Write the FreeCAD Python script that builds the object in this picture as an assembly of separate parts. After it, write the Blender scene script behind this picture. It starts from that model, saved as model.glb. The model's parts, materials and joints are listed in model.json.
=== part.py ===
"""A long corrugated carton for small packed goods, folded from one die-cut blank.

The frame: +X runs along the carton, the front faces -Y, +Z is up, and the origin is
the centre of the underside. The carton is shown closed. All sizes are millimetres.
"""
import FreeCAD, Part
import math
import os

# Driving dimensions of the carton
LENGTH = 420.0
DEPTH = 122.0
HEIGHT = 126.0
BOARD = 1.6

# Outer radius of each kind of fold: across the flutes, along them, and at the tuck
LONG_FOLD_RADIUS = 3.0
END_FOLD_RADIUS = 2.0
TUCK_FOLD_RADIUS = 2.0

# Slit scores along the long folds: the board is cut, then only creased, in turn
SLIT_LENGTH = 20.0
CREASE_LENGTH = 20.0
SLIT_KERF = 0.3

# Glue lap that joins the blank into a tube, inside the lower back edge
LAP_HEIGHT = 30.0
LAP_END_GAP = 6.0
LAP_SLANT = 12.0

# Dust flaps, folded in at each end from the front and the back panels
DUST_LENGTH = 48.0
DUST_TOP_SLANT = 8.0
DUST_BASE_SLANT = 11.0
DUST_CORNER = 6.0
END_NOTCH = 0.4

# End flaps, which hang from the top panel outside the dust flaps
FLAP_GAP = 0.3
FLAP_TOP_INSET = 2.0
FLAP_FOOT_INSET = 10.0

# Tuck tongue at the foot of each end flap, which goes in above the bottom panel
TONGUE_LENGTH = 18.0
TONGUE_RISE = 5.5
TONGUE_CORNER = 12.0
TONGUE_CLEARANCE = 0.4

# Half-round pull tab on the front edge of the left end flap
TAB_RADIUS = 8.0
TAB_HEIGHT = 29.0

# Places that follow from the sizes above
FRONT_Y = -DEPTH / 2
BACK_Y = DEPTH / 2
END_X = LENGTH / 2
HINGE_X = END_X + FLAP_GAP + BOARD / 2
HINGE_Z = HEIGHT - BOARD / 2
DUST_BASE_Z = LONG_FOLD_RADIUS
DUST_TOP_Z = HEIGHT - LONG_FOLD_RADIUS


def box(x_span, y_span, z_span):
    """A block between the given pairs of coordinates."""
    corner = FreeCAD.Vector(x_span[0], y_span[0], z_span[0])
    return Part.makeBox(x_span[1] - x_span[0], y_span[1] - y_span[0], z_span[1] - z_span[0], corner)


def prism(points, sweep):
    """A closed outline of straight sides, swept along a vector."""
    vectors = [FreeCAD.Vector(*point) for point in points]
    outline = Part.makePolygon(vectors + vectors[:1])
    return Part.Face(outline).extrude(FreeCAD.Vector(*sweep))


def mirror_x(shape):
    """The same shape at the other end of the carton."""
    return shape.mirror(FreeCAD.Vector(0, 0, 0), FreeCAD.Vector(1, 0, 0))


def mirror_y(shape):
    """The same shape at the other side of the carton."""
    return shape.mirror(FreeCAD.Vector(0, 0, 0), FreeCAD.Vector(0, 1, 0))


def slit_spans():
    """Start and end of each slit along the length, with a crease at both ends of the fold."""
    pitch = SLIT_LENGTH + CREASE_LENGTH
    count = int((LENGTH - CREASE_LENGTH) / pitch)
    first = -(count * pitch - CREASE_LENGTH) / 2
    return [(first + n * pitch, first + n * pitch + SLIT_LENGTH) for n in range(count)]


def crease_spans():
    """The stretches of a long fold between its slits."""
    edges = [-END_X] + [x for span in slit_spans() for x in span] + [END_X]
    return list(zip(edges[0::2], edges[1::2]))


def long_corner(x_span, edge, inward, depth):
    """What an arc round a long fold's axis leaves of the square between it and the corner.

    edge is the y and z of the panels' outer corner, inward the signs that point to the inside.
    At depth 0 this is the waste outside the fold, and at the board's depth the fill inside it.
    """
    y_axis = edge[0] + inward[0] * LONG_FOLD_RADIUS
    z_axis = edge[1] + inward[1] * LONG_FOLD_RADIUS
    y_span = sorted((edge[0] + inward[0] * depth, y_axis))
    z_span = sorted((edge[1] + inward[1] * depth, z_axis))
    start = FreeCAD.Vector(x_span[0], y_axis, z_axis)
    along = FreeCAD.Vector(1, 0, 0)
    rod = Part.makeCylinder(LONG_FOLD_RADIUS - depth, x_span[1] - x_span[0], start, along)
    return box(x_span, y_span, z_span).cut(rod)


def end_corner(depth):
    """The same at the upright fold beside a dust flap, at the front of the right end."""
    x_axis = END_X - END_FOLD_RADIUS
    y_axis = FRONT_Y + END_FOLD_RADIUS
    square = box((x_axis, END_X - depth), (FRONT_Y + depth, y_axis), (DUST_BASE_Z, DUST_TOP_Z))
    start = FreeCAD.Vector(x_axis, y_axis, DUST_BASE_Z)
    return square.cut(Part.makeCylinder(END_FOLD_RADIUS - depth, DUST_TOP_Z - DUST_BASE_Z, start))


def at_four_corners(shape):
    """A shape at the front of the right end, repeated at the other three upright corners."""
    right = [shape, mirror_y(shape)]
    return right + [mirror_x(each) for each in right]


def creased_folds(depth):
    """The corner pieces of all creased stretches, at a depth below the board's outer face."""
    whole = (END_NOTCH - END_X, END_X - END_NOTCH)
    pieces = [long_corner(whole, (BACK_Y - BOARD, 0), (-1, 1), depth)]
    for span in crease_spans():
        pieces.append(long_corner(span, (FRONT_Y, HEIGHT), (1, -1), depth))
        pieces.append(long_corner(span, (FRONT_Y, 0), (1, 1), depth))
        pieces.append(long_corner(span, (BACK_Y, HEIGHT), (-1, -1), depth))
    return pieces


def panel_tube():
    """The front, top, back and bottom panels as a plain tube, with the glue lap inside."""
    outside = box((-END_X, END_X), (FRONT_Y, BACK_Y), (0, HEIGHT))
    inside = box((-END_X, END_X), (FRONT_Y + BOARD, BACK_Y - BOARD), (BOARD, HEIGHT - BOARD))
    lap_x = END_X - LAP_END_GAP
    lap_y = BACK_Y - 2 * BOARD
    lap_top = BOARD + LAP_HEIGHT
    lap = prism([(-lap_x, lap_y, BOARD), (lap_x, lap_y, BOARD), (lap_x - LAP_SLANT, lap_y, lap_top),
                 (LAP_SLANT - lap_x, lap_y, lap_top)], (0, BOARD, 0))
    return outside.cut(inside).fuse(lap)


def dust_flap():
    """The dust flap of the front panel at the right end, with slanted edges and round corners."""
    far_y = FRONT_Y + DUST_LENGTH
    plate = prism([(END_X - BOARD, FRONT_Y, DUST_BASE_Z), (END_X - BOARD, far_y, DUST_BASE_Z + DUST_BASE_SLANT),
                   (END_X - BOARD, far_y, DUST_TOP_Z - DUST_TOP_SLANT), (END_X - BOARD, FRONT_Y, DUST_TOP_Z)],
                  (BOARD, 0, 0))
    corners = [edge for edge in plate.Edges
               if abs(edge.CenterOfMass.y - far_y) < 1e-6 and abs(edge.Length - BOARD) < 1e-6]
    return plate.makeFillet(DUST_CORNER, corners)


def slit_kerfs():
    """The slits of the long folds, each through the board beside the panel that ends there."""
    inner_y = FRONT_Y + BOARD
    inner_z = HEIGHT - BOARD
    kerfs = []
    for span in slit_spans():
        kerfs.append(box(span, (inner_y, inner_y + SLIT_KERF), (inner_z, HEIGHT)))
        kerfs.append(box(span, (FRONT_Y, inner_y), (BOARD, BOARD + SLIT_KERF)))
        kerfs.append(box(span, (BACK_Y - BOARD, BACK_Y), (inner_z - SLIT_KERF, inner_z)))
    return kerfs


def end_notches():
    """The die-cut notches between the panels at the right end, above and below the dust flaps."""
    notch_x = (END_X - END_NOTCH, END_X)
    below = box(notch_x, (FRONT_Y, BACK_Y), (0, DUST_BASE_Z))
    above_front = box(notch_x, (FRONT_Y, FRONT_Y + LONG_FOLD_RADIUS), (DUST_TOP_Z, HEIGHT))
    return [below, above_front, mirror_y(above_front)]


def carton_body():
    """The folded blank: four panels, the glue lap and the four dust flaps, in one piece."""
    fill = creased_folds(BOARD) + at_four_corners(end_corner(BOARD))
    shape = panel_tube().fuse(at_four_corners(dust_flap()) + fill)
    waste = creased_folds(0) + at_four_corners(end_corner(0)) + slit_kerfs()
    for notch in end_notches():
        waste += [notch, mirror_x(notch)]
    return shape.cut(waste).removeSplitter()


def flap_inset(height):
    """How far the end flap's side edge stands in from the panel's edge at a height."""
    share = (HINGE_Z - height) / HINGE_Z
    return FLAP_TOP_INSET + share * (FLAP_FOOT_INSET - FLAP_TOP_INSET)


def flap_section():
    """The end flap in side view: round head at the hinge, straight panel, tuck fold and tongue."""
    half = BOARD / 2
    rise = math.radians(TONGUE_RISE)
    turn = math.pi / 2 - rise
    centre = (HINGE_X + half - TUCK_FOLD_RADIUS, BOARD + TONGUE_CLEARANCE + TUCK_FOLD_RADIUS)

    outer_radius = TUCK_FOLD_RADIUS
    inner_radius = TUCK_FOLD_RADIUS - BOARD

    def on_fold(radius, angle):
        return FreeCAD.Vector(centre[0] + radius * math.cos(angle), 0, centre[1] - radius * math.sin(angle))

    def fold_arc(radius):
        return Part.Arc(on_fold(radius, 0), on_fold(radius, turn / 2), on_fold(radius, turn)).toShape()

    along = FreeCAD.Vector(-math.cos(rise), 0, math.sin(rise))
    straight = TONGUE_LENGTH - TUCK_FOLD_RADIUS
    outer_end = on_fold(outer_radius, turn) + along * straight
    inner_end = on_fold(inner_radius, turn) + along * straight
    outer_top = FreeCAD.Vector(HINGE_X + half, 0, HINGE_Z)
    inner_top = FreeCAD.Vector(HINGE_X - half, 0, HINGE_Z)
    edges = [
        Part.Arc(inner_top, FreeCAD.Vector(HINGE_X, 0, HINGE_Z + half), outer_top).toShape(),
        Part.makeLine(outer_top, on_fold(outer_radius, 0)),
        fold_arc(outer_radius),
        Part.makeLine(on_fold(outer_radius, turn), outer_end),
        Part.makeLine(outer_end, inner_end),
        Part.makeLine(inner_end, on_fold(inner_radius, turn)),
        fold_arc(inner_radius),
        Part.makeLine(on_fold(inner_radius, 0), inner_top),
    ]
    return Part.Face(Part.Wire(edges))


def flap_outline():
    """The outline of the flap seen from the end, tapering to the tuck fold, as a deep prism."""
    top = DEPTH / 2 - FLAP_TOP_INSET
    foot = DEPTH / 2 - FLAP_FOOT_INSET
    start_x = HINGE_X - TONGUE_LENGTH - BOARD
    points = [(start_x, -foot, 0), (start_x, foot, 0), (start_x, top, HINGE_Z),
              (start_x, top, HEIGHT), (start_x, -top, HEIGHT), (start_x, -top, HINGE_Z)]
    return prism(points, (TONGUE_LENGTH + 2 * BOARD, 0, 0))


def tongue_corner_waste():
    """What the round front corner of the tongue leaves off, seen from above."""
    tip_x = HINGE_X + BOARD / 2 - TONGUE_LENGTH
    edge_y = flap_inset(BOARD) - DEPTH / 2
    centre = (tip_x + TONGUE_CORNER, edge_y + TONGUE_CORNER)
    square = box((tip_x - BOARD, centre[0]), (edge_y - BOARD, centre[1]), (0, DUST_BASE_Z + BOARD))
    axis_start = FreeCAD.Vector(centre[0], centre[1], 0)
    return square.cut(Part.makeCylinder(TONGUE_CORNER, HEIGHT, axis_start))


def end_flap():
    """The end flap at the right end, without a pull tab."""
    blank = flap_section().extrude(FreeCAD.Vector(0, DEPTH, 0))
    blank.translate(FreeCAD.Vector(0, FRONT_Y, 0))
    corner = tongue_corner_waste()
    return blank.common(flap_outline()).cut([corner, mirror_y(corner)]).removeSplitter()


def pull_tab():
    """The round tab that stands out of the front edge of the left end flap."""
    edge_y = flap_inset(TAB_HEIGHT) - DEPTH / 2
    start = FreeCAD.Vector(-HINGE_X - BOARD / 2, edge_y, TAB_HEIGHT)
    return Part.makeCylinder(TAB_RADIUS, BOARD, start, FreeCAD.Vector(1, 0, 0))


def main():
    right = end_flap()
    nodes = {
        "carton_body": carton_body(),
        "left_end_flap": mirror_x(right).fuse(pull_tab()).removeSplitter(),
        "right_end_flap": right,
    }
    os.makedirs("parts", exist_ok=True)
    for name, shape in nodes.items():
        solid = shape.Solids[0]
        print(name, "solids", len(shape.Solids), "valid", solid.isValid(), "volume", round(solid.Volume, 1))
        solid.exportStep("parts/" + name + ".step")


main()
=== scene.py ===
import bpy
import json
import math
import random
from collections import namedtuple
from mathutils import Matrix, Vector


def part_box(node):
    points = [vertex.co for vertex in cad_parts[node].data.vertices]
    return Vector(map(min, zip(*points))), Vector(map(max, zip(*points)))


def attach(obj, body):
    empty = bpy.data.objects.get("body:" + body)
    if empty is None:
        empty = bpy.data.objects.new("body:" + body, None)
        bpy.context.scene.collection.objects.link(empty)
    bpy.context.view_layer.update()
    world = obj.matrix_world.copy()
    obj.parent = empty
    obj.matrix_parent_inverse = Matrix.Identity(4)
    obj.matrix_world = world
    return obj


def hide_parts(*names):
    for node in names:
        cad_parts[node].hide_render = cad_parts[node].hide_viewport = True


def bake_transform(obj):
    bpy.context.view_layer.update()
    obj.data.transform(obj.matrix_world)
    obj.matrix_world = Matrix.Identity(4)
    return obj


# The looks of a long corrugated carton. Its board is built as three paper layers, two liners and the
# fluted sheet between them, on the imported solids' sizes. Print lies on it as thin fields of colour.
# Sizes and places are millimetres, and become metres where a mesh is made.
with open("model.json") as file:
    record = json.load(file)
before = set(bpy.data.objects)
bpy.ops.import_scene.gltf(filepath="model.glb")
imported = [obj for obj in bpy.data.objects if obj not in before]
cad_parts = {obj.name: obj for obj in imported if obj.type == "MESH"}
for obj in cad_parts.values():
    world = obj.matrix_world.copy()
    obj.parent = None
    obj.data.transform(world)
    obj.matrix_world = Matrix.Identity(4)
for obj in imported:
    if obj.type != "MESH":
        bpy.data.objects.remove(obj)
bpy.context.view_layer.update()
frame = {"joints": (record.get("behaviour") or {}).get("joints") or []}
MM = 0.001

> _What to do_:
Only the lines from the one containing "obj.data.transform(obj.matrix_world)" through the one containing "bpy.data.objects.remove(obj)" are to be extracted, exactly as they appear, with both ends included.

> _Correct output_:
    obj.data.transform(obj.matrix_world)
    obj.matrix_world = Matrix.Identity(4)
    return obj


# The looks of a long corrugated carton. Its board is built as three paper layers, two liners and the
# fluted sheet between them, on the imported solids' sizes. Print lies on it as thin fields of colour.
# Sizes and places are millimetres, and become metres where a mesh is made.
with open("model.json") as file:
    record = json.load(file)
before = set(bpy.data.objects)
bpy.ops.import_scene.gltf(filepath="model.glb")
imported = [obj for obj in bpy.data.objects if obj not in before]
cad_parts = {obj.name: obj for obj in imported if obj.type == "MESH"}
for obj in cad_parts.values():
    world = obj.matrix_world.copy()
    obj.parent = None
    obj.data.transform(world)
    obj.matrix_world = Matrix.Identity(4)
for obj in imported:
    if obj.type != "MESH":
        bpy.data.objects.remove(obj)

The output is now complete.